By Michael J. Kelly, CFA, Global Head of Multi-Asset, PineBridge Investments

Market participants have formed a tight consensus on the likely path of 2021. Even if the crowd is slightly wrong about vaccinations reaching the masses in the spring of 2021, unleashing a step-up in mobility and economic activity in the second half, it is likely these events are now fully baked into asset prices. Unless events come as a complete surprise, it is now a more interesting question to ask what 2022 will look like.

Despite vaccination programs, Covid-19 will still be influencing the global economy to some degree in 2022. While 1 billion people are likely to have been vaccinated by the end of 2021, this would still represent only one-eighth of the global population. Moreover, vaccinations will be concentrated in countries representing half the global economy, as developed market economies had a head start in acquiring vaccine stock. While 2021 will be about lifting the ceiling on growth for most developed economies, 2022 and beyond could be the equivalent for most emerging economies.

In the last decade, monetary and fiscal policy played a key role in determining asset prices. Once herd immunity begins to set in for developed economies, policymakers will begin to think about trimming stimulus. Yet after such a horrific episode, most governments and central bankers will likely drag their feet. This means 2022 will also be about the degree of stimulus withdrawal in developed economies, as well as who moves first, and who drags their feet.  Clearly the US will withdraw sooner than Europe or Japan, favoring the latter two in markets.

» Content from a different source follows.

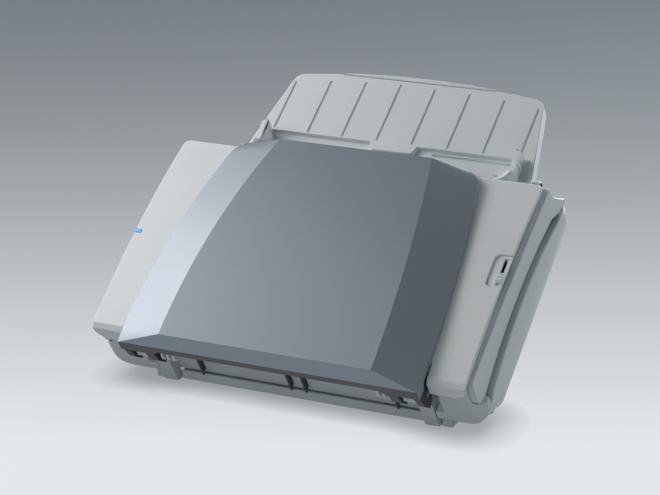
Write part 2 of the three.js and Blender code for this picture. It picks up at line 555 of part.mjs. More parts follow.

Most emerging economies went ‘lighter and later’ on stimulus, will receive vaccines later, and thus may well not withdraw stimulus measures in 2022. China, for one, has its next five-year Party Congress in mid-2022. There is no sense in China reducing stimulus before this point, which is a positive for other emerging countries tightly linked to China.

With new administrations starting up in the US and Germany in 2021, the coming year will likely be devoted to rebuilding multi-lateral relations and commitments, leading to 2022 as a year to revisit trade issues – another potential plus for more trade-dependent emerging economies. 

Meanwhile, with Europe and China already moving now on reframing regulation of technological platform companies that have been using their status to pre-empt competition, the new US administration will soon also be in search of a new anti-trust theory that does not rely on rising consumer prices as a precondition for taking action. By 2022, the US may take a similar approach to Europe and China, where merely the presence of anti-competitive actions is now enough to presume damage to what “might have been” with respect to smaller firms and the state of competition and innovation.

The question then is what to do in the meantime? How should investors approach asset class positioning in the year ahead? As these trends begin to play out, we’ve grown more bullish on multi-asset allocations overall. Most categories (risk premia, absolute return, total return) struggled in 2016-2019 as ‘end-of-cycle-itis’ herded investors into the safest pockets of capital markets irrespective of valuation.  Most multi-asset strategies utilize valuation as a key component of their investment processes.  Early on in cycles, valuation turns into a tailgating for many years. 

We were bullish on Asia early on in the 2020 recovery given the region’s relatively deft handling of the Covid-19 crisis, which provides a tailwind through 2021.  From here, Europe, Mexico and Brazil are next up joining the upswing.

These recovery forces also imply a moderately bullish approach to credit.  Central bank support has morphed beyond keeping rates low (which makes credit easier to service) to also making room within their QE programs to support pockets of credit.  While recent issuance of corporates has been much greater than anticipated due to strong demand and low absolute yields, supply should slow from here leading to more spread compression.

Likewise, we remain constructive on global equities, expecting them to continue looking beyond Covid-19 and focused on the vaccine-enabled recovery in the second half.  While valuations look high relative to their own history, they look cheap relative to government securities.  If the latter’s yields stay repressed for a long time, expect P/E’s to stay at these levels.  Earnings revisions are trending higher, CEO confidence is strong.   The herding within markets into safe zones during 2016-2019 elevated defensive equities.  Don’t get caught up between choosing true secular growth versus cyclicals.  Own both at the expense of defensives.

Bottom line? With 2021 as preamble, 2022 may well be about selective monetary and fiscal policy withdrawal, a continued broad based healing process with respect to trade, and new anti-trust concepts upon which technological platforms must operate. In the meantime, investment opportunities will be there for the taking.